* **Set task**
Take every line from the material that has the word "slot" in it.

* **Data**
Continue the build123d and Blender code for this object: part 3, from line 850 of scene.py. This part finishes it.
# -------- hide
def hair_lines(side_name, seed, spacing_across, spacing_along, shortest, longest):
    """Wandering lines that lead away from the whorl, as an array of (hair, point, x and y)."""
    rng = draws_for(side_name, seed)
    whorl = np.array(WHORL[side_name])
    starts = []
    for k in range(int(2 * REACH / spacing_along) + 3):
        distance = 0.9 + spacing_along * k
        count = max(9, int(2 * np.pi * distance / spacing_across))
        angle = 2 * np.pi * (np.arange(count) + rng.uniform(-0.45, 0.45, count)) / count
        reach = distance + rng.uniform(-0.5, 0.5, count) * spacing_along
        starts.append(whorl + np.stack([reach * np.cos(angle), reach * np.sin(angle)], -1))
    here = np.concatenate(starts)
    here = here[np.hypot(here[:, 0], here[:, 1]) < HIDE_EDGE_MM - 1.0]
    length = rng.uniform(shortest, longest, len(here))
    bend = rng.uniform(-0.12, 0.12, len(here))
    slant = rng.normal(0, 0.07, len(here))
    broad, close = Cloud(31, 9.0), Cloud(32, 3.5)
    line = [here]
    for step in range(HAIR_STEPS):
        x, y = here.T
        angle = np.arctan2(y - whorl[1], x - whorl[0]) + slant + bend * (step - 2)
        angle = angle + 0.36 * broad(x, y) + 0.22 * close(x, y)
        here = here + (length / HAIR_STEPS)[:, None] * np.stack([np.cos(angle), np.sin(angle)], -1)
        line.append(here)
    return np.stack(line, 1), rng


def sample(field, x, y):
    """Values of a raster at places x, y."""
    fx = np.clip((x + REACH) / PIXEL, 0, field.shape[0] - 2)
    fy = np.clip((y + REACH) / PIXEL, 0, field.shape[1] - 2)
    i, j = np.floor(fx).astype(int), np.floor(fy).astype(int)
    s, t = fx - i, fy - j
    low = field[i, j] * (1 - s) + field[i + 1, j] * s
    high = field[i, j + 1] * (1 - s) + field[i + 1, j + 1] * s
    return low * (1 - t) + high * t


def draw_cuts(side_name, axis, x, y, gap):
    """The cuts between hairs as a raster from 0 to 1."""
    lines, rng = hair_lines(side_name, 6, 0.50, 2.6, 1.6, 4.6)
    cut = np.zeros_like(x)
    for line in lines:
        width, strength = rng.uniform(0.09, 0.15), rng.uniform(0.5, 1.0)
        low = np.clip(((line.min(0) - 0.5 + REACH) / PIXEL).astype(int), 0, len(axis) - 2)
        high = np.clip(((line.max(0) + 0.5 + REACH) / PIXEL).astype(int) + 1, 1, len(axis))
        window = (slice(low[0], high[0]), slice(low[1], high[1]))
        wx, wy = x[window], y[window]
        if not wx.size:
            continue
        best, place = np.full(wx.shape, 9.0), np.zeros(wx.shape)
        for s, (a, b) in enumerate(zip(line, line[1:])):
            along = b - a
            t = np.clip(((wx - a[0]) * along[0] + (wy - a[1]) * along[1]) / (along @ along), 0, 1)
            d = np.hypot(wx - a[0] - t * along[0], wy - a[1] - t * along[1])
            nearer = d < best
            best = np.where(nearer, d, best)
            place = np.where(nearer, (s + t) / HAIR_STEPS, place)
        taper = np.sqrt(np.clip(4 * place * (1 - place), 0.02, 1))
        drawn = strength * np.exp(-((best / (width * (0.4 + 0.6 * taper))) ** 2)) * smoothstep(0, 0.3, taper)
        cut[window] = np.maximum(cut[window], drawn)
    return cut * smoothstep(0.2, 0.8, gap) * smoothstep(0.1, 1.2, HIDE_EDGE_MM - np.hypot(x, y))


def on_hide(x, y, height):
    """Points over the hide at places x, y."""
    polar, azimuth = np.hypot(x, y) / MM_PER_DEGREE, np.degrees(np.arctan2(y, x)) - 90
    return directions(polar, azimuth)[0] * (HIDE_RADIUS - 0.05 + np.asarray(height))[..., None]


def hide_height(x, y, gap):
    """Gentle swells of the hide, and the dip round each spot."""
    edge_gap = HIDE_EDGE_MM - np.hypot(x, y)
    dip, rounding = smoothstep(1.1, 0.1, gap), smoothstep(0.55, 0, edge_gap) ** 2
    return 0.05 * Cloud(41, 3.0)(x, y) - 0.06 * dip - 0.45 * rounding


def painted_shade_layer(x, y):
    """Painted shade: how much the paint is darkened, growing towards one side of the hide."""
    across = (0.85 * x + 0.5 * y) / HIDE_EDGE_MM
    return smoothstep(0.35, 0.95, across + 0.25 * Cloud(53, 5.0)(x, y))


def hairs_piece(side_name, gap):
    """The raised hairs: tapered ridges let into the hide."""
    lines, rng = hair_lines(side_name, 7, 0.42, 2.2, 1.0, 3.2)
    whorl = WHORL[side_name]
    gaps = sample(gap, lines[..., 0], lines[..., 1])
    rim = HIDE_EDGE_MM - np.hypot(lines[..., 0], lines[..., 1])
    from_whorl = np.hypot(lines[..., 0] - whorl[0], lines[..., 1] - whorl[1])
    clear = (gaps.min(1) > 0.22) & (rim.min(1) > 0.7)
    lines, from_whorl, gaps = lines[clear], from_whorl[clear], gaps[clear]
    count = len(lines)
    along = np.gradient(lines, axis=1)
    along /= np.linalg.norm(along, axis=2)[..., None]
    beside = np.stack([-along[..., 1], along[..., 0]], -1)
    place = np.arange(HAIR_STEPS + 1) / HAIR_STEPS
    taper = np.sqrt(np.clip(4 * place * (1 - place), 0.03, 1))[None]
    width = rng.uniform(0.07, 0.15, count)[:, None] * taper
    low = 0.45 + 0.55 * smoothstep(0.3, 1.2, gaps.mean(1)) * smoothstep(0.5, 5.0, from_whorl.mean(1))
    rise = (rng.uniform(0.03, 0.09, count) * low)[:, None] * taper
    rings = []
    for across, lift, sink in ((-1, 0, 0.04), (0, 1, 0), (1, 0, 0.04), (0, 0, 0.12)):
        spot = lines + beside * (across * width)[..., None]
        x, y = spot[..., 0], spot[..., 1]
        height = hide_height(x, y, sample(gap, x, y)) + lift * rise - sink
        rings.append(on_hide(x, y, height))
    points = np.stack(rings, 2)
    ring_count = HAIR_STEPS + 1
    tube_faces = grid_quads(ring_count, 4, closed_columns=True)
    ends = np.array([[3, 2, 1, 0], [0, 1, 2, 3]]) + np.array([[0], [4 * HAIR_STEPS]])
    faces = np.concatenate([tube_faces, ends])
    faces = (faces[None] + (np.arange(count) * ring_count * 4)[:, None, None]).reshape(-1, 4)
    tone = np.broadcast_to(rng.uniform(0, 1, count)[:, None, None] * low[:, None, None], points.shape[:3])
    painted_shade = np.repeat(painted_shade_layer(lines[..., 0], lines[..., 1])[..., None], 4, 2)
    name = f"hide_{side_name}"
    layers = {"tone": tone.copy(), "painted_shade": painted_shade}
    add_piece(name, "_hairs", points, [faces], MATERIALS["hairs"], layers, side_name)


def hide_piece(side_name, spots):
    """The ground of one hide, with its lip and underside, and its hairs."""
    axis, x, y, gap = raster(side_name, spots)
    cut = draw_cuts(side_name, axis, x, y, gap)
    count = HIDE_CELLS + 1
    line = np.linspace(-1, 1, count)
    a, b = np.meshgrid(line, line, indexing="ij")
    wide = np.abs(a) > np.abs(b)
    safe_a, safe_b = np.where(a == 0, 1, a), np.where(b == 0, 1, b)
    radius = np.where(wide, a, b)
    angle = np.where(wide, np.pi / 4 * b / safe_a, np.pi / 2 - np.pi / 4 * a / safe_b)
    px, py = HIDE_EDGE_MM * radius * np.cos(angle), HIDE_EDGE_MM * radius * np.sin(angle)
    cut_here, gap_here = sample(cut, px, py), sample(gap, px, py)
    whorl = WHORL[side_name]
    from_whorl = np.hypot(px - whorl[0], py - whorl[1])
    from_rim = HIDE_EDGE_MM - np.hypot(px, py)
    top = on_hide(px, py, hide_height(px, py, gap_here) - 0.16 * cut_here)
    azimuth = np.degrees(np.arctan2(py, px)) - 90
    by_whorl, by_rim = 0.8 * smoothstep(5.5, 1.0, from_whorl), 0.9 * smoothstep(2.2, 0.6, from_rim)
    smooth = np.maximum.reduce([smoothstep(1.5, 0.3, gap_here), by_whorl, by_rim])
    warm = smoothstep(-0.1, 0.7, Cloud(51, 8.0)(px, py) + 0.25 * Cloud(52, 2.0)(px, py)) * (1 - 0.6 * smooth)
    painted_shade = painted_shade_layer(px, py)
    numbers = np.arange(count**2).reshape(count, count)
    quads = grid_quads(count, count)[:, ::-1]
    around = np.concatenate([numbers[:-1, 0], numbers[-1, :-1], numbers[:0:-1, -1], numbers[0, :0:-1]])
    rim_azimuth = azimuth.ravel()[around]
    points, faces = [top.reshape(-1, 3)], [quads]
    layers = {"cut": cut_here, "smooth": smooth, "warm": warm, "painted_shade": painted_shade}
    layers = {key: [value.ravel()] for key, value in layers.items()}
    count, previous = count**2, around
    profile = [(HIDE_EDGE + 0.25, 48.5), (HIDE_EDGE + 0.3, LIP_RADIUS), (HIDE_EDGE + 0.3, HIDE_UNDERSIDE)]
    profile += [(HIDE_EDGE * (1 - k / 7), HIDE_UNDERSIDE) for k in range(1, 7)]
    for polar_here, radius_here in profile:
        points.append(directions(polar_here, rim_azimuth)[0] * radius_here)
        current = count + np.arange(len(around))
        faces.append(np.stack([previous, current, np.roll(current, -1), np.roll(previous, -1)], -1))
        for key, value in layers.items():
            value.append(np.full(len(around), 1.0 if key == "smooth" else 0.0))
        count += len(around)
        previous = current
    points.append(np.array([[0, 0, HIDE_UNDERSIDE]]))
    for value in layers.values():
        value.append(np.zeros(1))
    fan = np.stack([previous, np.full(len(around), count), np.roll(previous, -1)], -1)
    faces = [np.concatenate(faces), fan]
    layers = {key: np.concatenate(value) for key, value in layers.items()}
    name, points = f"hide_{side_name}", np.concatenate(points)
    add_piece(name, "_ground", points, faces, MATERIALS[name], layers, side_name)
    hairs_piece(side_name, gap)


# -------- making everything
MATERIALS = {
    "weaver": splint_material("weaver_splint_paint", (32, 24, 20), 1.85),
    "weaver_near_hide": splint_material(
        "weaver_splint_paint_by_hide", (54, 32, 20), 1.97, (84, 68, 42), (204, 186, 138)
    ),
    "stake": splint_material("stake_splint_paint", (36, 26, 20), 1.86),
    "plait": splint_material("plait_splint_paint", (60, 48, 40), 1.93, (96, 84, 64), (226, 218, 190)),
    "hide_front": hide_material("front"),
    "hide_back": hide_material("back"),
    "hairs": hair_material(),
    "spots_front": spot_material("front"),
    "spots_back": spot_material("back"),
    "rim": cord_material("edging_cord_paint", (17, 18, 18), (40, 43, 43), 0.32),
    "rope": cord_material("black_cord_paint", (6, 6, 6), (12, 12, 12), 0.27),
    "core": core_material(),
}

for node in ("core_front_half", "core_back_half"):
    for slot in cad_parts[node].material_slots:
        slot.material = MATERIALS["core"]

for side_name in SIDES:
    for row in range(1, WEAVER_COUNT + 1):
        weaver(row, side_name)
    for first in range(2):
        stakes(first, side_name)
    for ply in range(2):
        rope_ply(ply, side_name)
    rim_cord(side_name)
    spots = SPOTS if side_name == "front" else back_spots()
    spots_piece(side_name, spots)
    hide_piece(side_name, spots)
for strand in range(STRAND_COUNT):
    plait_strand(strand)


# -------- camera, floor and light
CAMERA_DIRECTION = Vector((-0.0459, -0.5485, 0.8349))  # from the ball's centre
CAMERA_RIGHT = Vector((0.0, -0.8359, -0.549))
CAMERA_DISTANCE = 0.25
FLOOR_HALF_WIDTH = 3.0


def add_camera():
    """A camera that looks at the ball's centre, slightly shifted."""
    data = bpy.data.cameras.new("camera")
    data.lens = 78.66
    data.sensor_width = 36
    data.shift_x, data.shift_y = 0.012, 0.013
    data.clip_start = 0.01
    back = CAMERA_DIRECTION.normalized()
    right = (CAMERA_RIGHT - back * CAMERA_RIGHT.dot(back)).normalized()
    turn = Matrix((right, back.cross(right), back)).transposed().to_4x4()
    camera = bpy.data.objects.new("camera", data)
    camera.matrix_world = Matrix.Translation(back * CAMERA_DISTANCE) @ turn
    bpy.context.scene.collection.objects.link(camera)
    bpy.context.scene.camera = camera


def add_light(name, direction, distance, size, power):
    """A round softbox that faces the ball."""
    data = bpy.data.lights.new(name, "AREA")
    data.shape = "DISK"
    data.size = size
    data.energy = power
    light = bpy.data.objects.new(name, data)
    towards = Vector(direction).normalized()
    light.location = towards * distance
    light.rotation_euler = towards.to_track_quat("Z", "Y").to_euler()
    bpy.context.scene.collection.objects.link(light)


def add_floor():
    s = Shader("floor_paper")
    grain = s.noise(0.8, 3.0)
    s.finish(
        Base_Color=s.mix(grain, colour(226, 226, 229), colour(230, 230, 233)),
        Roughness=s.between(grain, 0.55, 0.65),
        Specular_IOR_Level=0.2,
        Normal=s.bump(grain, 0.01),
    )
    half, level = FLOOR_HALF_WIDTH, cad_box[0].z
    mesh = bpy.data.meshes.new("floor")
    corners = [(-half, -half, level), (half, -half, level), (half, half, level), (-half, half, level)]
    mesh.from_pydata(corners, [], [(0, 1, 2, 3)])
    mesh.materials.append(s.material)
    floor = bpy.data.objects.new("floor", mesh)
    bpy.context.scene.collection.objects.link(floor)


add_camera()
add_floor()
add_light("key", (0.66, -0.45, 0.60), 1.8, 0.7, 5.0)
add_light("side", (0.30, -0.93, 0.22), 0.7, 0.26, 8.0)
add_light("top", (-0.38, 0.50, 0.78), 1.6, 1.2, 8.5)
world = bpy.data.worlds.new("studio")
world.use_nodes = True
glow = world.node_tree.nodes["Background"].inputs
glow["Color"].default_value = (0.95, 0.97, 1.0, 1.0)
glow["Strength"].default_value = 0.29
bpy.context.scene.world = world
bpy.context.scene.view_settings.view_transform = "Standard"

* **Task response**
    for slot in cad_parts[node].material_slots:
        slot.material = MATERIALS["core"]